# Java Umgebungsvariable



## roseblumentopf (11. November 2005)

Also ich hab mir Java 1.5.0 installiert, allerdings wenn ich jetzt javac ausführe wird mir gesagt, dass es den Befehl nicht gibt. Also muss ich die Umgebungsvariable auf das Java Verzeichniss setzen, richtig? Leider krieg ich das irgendwie nicht hin, deswegen hier die Frage wie ich das machen muss? Und wie bekomme ich es hin, das es dauerhaft und für alle shells (bash, tcsh...) eingestellt ist?
Bitte ruhig ein bisschen ausführlicher erklären, bin Linux Newbie


----------



## NetPerformance (11. November 2005)

Hi .. 

welche linux Distribution benutzt du ?
Umgebungsvariablen setzen 

Gruß
Aaron


----------



## Neurodeamon (11. November 2005)

Es gibt auf der Seite von Sun eine Erklärung dazu.
Wie schon erwähnt ist auch wichtig welche Linux-Distri Du verwendest. Es gibt leichte unterschiede! Ich habe übrigens bereits bereits gestern oder vorgestern hier erklärt wie man Java Umgebungsvariablen setzt:
http://www.tutorials.de/tutorials227789.html

Dazu braucht man noch nicht ein mal die Suchfunktion 



> Und wie bekomme ich es hin, das es dauerhaft und für alle shells (bash, tcsh...) eingestellt ist?

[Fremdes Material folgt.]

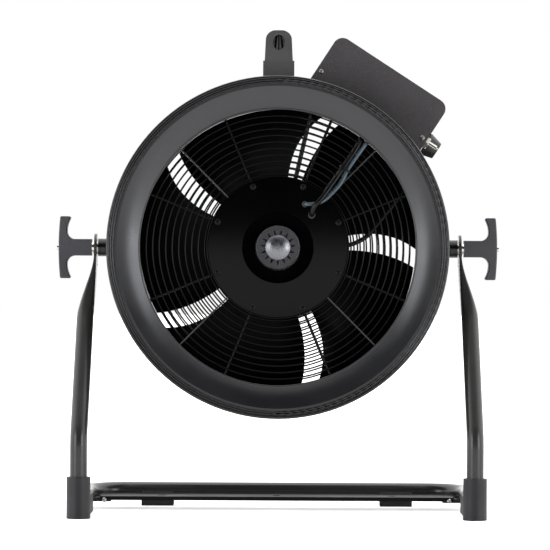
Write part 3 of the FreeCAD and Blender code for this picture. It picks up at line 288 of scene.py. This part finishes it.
def add_grip_core(material):
    """Web that closes the through slots of the carry grip half way along; its dark colour is
    painted shade in the slots.
    """
    grip = NODES["handle_grip"]
    corners = [grip.matrix_world @ Vector(corner) for corner in grip.bound_box]
    low, high = ([pick(c[i] for c in corners) for i in range(3)] for pick in (min, max))
    middle = [(low[i] + high[i]) / 2 for i in range(3)]
    count = CORE_SIDES
    points = []
    for side in (-1, 1):
        for k in range(count):
            a = 2 * math.pi * k / count
            x = middle[0] + CORE_HALF_X * math.cos(a)
            z = middle[2] + CORE_HALF_Z * math.sin(a)
            points.append((x, middle[1] + side * CORE_HALF_Y, z))
    faces = [tuple(range(count)), tuple(reversed(range(count, 2 * count)))]
    for k in range(count):
        after = (k + 1) % count
        faces.append((k, k + count, after + count, after))
    core = new_mesh("grip_core", points, faces)
    core.data.materials.append(material)
    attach(core, "fan_drum")


# --- stage, light and camera -----------------------------------------------------
def build_stage():
    """Pale round floor."""
    count = FLOOR_SIDES
    points, faces = [(0, 0, 0)], []
    for radius in FLOOR_RINGS:
        for k in range(count):
            a = 2 * math.pi * k / count
            points.append((radius * math.cos(a), radius * math.sin(a), 0))
    for k in range(count):
        faces.append((0, 1 + k, 1 + (k + 1) % count))
        for ring in range(len(FLOOR_RINGS) - 1):
            low, high = 1 + ring * count, 1 + (ring + 1) * count
            faces.append((low + k, high + k, high + (k + 1) % count, low + (k + 1) % count))
    floor = new_mesh("floor", points, faces)
    m = Maker("floor_paint")
    base = m.mix(m.noise(1.5, 3.0), FLOOR_DARK, FLOOR_LIGHT)
    glow = m.scaled(m.add("ShaderNodeLightPath").outputs["Is Camera Ray"], FLOOR_GLOW)
    m.finish(Base_Color=base, Roughness=FLOOR_ROUGH)
    floor.data.materials.append(m.finish(Emission_Color=(1, 1, 1, 1), Emission_Strength=glow))


def soft_light(name, place, target, size, power, colour):
    data = bpy.data.lights.new(name, "AREA")
    data.shape = "RECTANGLE"
    data.size, data.size_y = size
    data.energy = power
    data.color = colour
    obj = bpy.data.objects.new(name, data)
    obj.location = place
    obj.rotation_euler = (Vector(target) - Vector(place)).to_track_quat("-Z", "Y").to_euler()
    bpy.context.scene.collection.objects.link(obj)


def build_world():
    """White studio: bright behind and above, and a dark room in front above the pale floor."""
    world = bpy.data.worlds.new("studio")
    world.use_nodes = True
    tree = world.node_tree
    tree.nodes.clear()
    out = tree.nodes.new("ShaderNodeOutputWorld")
    coords = tree.nodes.new("ShaderNodeTexCoord")
    parts = tree.nodes.new("ShaderNodeSeparateXYZ")
    tree.links.new(coords.outputs["Generated"], parts.inputs[0])

    def ramp(value, span, to_low, to_high):
        node = tree.nodes.new("ShaderNodeMapRange")
        node.interpolation_type = "SMOOTHSTEP"
        tree.links.new(value, node.inputs["Value"])
        for socket, number in zip(RANGE_SOCKETS, (*span, to_low, to_high)):
            node.inputs[socket].default_value = number
        return node.outputs["Result"]

    def calc(operation, first, second):
        node = tree.nodes.new("ShaderNodeMath")
        node.operation = operation
        for socket, value in zip(node.inputs, (first, second)):
            if isinstance(value, bpy.types.NodeSocket):
                tree.links.new(value, socket)
            else:
                socket.default_value = value
        return node.outputs[0]

    ahead = ramp(parts.outputs["Y"], ROOM_AHEAD, 1.0, 0.0)
    above = ramp(parts.outputs["Z"], ROOM_FLOOR, 0.0, 1.0)
    below_ceiling = ramp(parts.outputs["Z"], ROOM_CEILING, 1.0, 0.0)
    dark = calc("MULTIPLY", calc("MULTIPLY", ahead, above), below_ceiling)
    strength = calc("SUBTRACT", SKY, calc("MULTIPLY", dark, SKY - DARK_ROOM))
    light_path = tree.nodes.new("ShaderNodeLightPath")
    shown = tree.nodes.new("ShaderNodeMix")
    tree.links.new(light_path.outputs["Is Camera Ray"], shown.inputs[0])
    tree.links.new(strength, shown.inputs[2])
    shown.inputs[3].default_value = 1.0
    back = tree.nodes.new("ShaderNodeBackground")
    back.inputs["Color"].default_value = (1, 1, 1, 1)
    tree.links.new(shown.outputs[0], back.inputs["Strength"])
    tree.links.new(back.outputs[0], out.inputs["Surface"])
    bpy.context.scene.world = world


def build_light():
    for row in LIGHTS:
        soft_light(*row)


def build_camera():
    data = bpy.data.cameras.new("camera")
    data.lens = CAMERA_LENS
    data.sensor_width = SENSOR_WIDTH
    data.shift_x = SHIFT_X
    data.shift_y = SHIFT_Y
    data.clip_end = CLIP_END
    obj = bpy.data.objects.new("camera", data)
    level = Matrix.Rotation(math.radians(CAMERA_PITCH), 4, "X")
    roll = Matrix.Rotation(math.radians(CAMERA_ROLL), 4, "Z")
    obj.matrix_world = Matrix.Translation(CAMERA_PLACE) @ level @ roll
    bpy.context.scene.collection.objects.link(obj)
    bpy.context.scene.camera = obj


build_camera()
build_world()
build_light()
build_stage()
finishes = build_materials()
assign_materials(finishes)
add_grip_core(finishes["core_plastic"])
bpy.context.scene.view_settings.view_transform = "Standard"
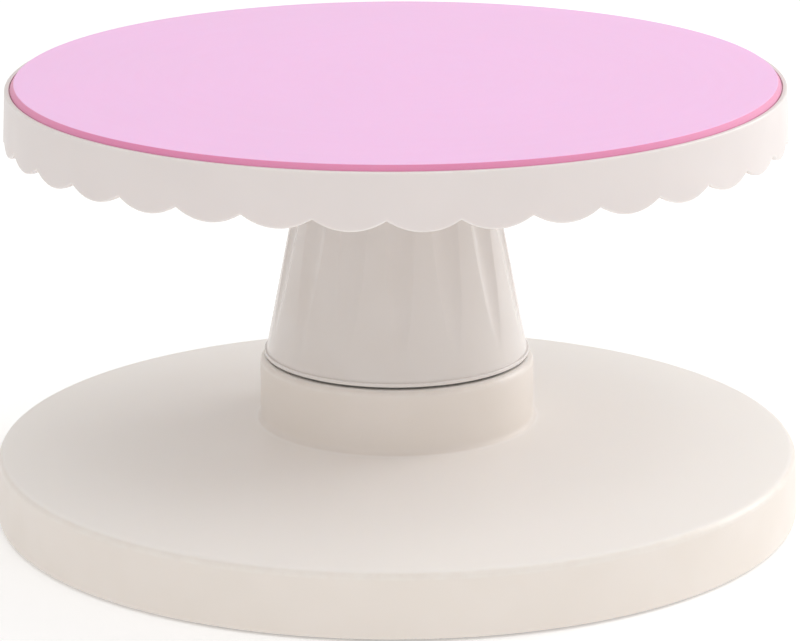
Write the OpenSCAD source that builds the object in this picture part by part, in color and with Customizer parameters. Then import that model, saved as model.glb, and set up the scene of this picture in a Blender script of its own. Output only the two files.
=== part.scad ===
// Cake turntable: a matted plate with a scalloped skirt on a fluted column,
// which turns as one on a spindle and a thrust ball race in a wide, ribbed base.
// Millimetres, +Z up, origin on the floor under the middle of the base.

/* [Base] */
// Diameter of the base at its lower rim
base_d = 292; // [250:1:360]
// Height of the outer edge above the lower rim, before rounding
base_edge_h = 22.9; // [18:0.1:28]
// Height of the crown above the lower rim, where it meets the collar
base_crown_h = 33; // [30:0.1:40]
// How far the side leans in over its height
base_lean = 0.6; // [0.2:0.1:2]
// Radius of the outer top edge
base_edge_r = 3; // [1:0.1:5]
// Wall of the base shell
base_wall = 2.8; // [2:0.1:4]
// Number of radial ribs under the crown
base_rib_count = 12; // [6:1:24]
// Thickness of every moulded rib
rib_t = 2; // [1.4:0.1:3]
// Space between the ribs' lower edges and the lower rim
rib_lift = 7; // [4:0.5:12]

/* [Feet] */
// Number of rubber feet
foot_count = 6; // [4:1:12]
// Diameter of a foot
foot_d = 16; // [10:0.5:20]
// Distance from the lower rim in to the feet's centres
foot_inset = 14; // [13:0.5:24]
// How far the feet stand below the lower rim
foot_proud = 1; // [0.5:0.1:3]
// Depth of a foot's pocket
foot_pocket = 2; // [1:0.1:4]

/* [Collar] */
// Diameter of the collar at its foot
collar_d = 99.4; // [82:0.1:125]
// Height of the collar's top above the lower rim
collar_h = 56.6; // [46:0.1:72]
// Wall of the collar
collar_wall = 3.4; // [2.5:0.1:4.5]
// Radius of the collar's shoulder
collar_edge_r = 2.6; // [1:0.1:3]
// Radius of the fillet round the collar's foot
collar_fillet_r = 2.4; // [1:0.1:4]
// Thickness of the deck inside the collar
collar_deck_t = 3.4; // [2.5:0.1:5]
// Length of the spindle's hub below the deck
hub_len = 28; // [20:0.5:34]

/* [Column] */
// Open seam between the collar and the column
seam = 1; // [0.6:0.1:2]
// Height of the column
column_h = 93.9; // [75:0.1:130]
// Step from the collar's side in to the column's foot lip
foot_step = 1.6; // [0.5:0.1:3]
// How far the foot lip stands out from the column's side
lip_out = 1.2; // [0.5:0.1:3]
// Height of the foot lip
lip_h = 1.4; // [0.8:0.1:4]
// Diameter of the column at its top
column_top_d = 58.8; // [56:0.1:76]
// Wall of the column, before the flutes are hollowed into it
column_wall = 3.4; // [2.8:0.1:4.5]
// Thickness of the column's top deck
column_deck_t = 3; // [2:0.1:5]
// Number of flutes round the column
flute_count = 14; // [8:1:18]
// Depth of a flute where it is deepest
flute_depth = 1.6; // [0.6:0.1:1.8]
// Radius of a flute's hollow
flute_r = 12; // [8:0.5:20]
// Height above the column's foot where a flute runs out
flute_foot = 10.5; // [6:0.5:20]
// Height above the column's foot where a flute is deepest
flute_peak = 66; // [50:1:76]
// Angle of the first flute
flute_phase = -88.2; // [-180:0.1:180]

/* [Plate] */
// Diameter of the plate at the tips of its scallops
plate_d = 280.4; // [235:0.1:340]
// Height of the skirt from the rim to the tips of the scallops
skirt_h = 19.8; // [14:0.1:28]
// Wall of the skirt
skirt_wall = 2.4; // [1.8:0.1:3.5]
// How far the skirt flares out over its height
skirt_flare = 1; // [0.2:0.1:3]
// Radius of the plate's top edge
plate_edge_r = 1.4; // [0.5:0.1:1.5]
// Number of scallops
scallop_count = 36; // [30:1:48]
// Depth of a scallop, from its tips to the cusps between them
scallop_depth = 3.8; // [2:0.1:5]
// Angle of the first cusp
scallop_phase = -91.3; // [-180:0.1:180]
// Thickness of the plate's deck
plate_deck_t = 3; // [2:0.1:5]
// Thickness of the pad over the column
plate_pad_t = 5; // [4.5:0.1:8]
// Depth of the socket ring that grips the column's top
socket_depth = 8; // [5:0.5:12]
// Wall of the socket ring
socket_wall = 4; // [2.5:0.1:6]
// Number of radial ribs under the plate
plate_rib_count = 12; // [6:1:24]
// Depth of the plate's ribs at the socket
plate_rib_h = 9; // [5:0.5:14]
// Depth of the plate's ribs at the skirt
plate_rib_end_h = 4; // [2:0.5:8]
// Distance from one ring rib to the next
ring_pitch = 34; // [20:1:60]

/* [Mat] */
// Width of the plate's bare rim, outside the recess for the mat
rim_w = 1.7; // [1.6:0.1:8]
// Thickness of the mat
mat_t = 3; // [2:0.1:5]
// How deep the mat sits in the plate
mat_recess = 1.1; // [0.5:0.1:1.8]
// Radius of the mat's top edge
mat_edge_r = 1.2; // [0.3:0.1:1.8]
// Gap round the mat
mat_gap = 0.4; // [0.2:0.1:1]

/* [Spindle] */
// Diameter of the steel spindle
spindle_d = 16; // [12:0.1:20]
// Thickness of the spindle's flange
flange_t = 4; // [3:0.1:6]
// Running clearance between spindle and bushes, on the radius
bush_clear = 0.05; // [0.02:0.01:0.1]
// Wall of a bush
bush_wall = 2.5; // [1.5:0.1:3]
// How far a bush's flange stands out from its body
bush_flange_w = 2; // [1:0.1:3]
// Thickness of a bush's flange
bush_flange_t = 1.5; // [1:0.1:2.5]
// Length of a bush's body
bush_len = 10; // [6:0.5:14]
// Space over the upper bush for the washers, the circlip and the spindle's end
head_room = 18.5; // [16:0.5:24]

/* [Bearing] */
// Diameter of a ball
ball_d = 5; // [4:0.1:6.2]
// Number of balls
ball_count = 18; // [12:1:22]
// Thickness of a race
race_t = 3; // [2.5:0.1:4]
// Gap between a ball and its groove
ball_clear = 0.3; // [0.2:0.05:0.4]
// Thickness of the ball cage
cage_t = 1.6; // [1:0.1:2]

/* [Screws] */
// Diameter of the screws that hold the spindle and the foot plate
small_screw_d = 4; // [3:0.5:5]
// Diameter of the screws that hold the plate
plate_screw_d = 5; // [4:0.5:6]
// Screws in each ring
screw_count = 4; // [3:1:6]
// Distance from the axis to the plate's screws
plate_screw_r = 20; // [19.5:0.1:22]

/* [Hidden] */
$fn = 96;

// Space between pieces of one body that slide together
fit_gap = 0.15;
// Overlap that joins or cuts cleanly
bite = 1;
// Steps in a quarter of a rounded edge
arc_steps = 8;

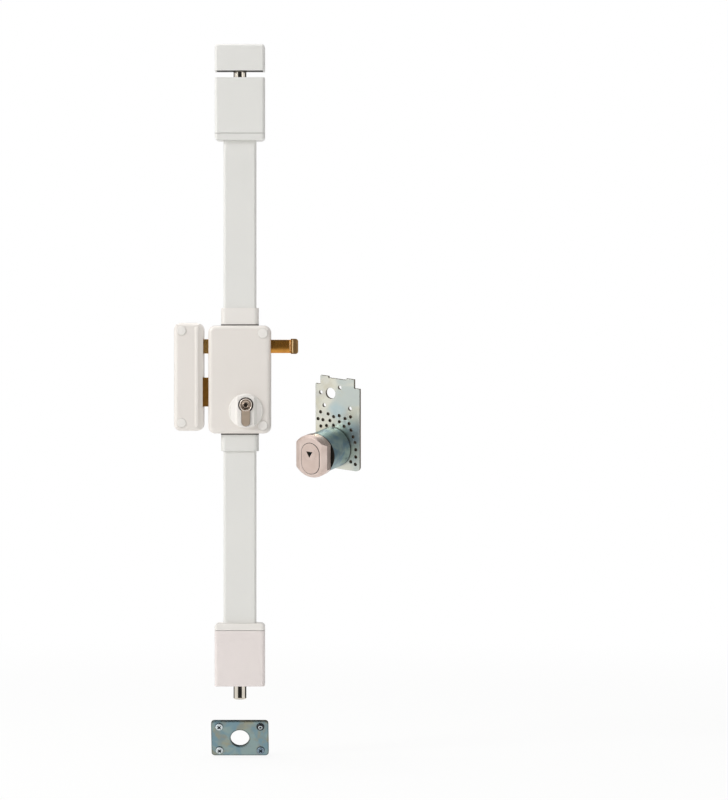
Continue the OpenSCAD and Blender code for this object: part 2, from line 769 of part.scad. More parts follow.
// Slide that carries the dead bolt's rack over the top of its pinion
module dead_bolt_rack() {
    bottom = dead_z - dead_h / 2;
    step_z = cyl_z + cyl_dia / 2 + 1.5;
    tooth_n = ceil(dead_throw / PI / rack_module) + 1;
    bar_h = 4.8;
    color("#9fa6ac") difference() {
        union() {
            slab(slide_d0, slide_d1) polygon([
                [slide_x0 + slide_gap, bottom], [dead_tail_x, bottom], [dead_tail_x, step_z],
                [arm_x1, step_z], [arm_x1, slide_top], [slide_x0 + slide_gap, slide_top]]);
            block(slide_x0 + slide_gap, arm_x1, dead_rack_d0, slide_d0,
                  rack_z + tooth_ded * rack_module, rack_z + tooth_ded * rack_module + bar_h);
            translate([0, 0, rack_z]) slab(dead_rack_d0, pinion_d1) mirror([0, 1])
                rack_teeth(rack_module, -tooth_n, 1);
        }
        for (s = [-1, 1])
            pillar(rivet_x, dead_z + s * dead_h / 4, rivet_r, slide_d0 - over, slide_d1 + over);
    }
}

module dead_bolt_rivets() {
    color("#c8ccd0") for (s = [-1, 1])
        pillar(rivet_x, dead_z + s * dead_h / 4, rivet_r - 0.02, slide_d0, dead_d1);
}

// Latch with its bevel on the door side, its rod, spring and pull

module latch_bolt() {
    nose = latch_reach - 3;
    color("#c99a4b") difference() {
        translate([0, 0, latch_rise - latch_h / 2]) linear_extrude(latch_h)
            polygon([[latch_x0 + nose, -latch_d0], [latch_x0, 3 - latch_d1],
                     [latch_x0, 0.6 - latch_d1], [latch_x0 + 0.6, -latch_d1],
                     [latch_x1, -latch_d1], [latch_x1, -latch_d0]]);
        translate([latch_x1 - 8, -latch_mid, latch_rise]) rotate([0, 90, 0])
            cylinder(r = tail_r, h = 8 + over);
    }
}

module latch_rod() {
    color("#b9bec2") translate([latch_x1 - 8, -latch_mid, latch_rise]) rotate([0, 90, 0])
        cylinder(r = tail_r - 0.02, h = shank_x0 + 8 - (latch_x1 - 8));
}

// Points of the spring: one unbroken tube, closed turns at both ends
spring_turns = 7;
spring_rings = 8;
spring_sides = 6;
spring_x0 = latch_x1 + 0.3 + spring_wire / 2;
spring_x1 = stop_x - 0.3 - spring_wire / 2;
function spring_place(t) =
    let (s = t / spring_turns, flat = 0.12, u = min(1, max(0, (s - flat) / (1 - 2 * flat))))
    spring_x0 + spring_wire * 1.35 * min(s, flat) / flat * 0.6
    + (spring_x1 - spring_x0 - spring_wire * 1.62) * u
    + spring_wire * 1.35 * max(0, s - 1 + flat) / flat * 0.6;

module latch_spring() {
    n = spring_turns * spring_rings;
    points = [for (i = [0 : n], k = [0 : spring_sides - 1])
        let (
            t = i / spring_rings, a = 360 * t, b = 360 * k / spring_sides,
            r = spring_r + spring_wire / 2 * cos(b), x = spring_place(t) + spring_wire / 2 * sin(b)
        )
        [x, r * cos(a) - latch_mid, r * sin(a) + latch_rise]];
    sides = [for (i = [0 : n - 1], k = [0 : spring_sides - 1])
        let (
            a = i * spring_sides + k, b = i * spring_sides + (k + 1) % spring_sides,
            c = b + spring_sides, d = a + spring_sides
        )
        each [[a, b, c], [a, c, d]]];
    start = [for (k = [1 : spring_sides - 2]) [0, k + 1, k]];
    finish = [for (k = [1 : spring_sides - 2])
        [n * spring_sides, n * spring_sides + k, n * spring_sides + k + 1]];
    color("#7f858b") polyhedron(points = points, faces = concat(sides, start, finish));
}

// Brass bar with a crowned front and a turned-out grip at its end
module latch_pull() {
    grip_x = pull_x1 - pull_end;
    lip = 7;
    front = latch_mid + pull_t / 2;
    crown_r = pull_h * pull_h / 8 / pull_crown;
    color("#cfa04f") difference() {
        union() {
            intersection() {
                block(shank_x0, grip_x + over, front - pull_t, front,
                      latch_rise - pull_h / 2, latch_rise + pull_h / 2);
                translate([shank_x0, crown_r - front, latch_rise]) rotate([0, 90, 0])
                    cylinder(r = crown_r, h = grip_x + over - shank_x0, $fn = 96);
            }
            // Fillet between the bar and the grip
            translate([0, 0, latch_rise - pull_h / 2]) linear_extrude(pull_h) difference() {
                translate([grip_x - pull_fillet, -front - pull_fillet])
                    square([pull_fillet + over, pull_fillet + pull_crown]);
                translate([grip_x - pull_fillet, -front - pull_fillet]) circle(pull_fillet);
            }
            intersection() {
                translate([0, 0, latch_rise - pull_end_h / 2]) linear_extrude(pull_end_h)
                    union() {
                        translate([grip_x, -latch_mid - pull_t / 2 - lip])
                            square([pull_end - 2, pull_t + lip]);
                        translate([grip_x, 2 - latch_mid - pull_t / 2 - lip])
                            square([pull_end, pull_t + lip - 4]);
                        for (d = [2 - latch_mid - pull_t / 2 - lip, pull_t / 2 - latch_mid - 2])
                            translate([pull_x1 - 2, d]) circle(2);
                    }
                translate([pull_x1 - pull_end * 1.5, 0, latch_rise])
                    slab(0, case_d + lip) round_rect(pull_end * 3, pull_end_h, 3);
            }
        }
        translate([shank_x0 - over, -latch_mid, latch_rise]) rotate([0, 90, 0])
            cylinder(r = tail_r, h = 8 + over);
    }
}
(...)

Indem Du die Umgebungsvariablen für alle user global setzt (bei einigen Systemen unter /etc/.bashrc) oder für jeden Benutzer einzeln (/home/benutzername/.bashrc)
Je nach Distribution/Shell kann das woanders sein!


----------



## roseblumentopf (12. November 2005)

Danke für die Tipps  
Ich hab es jetzt endlich hinbekommen


----------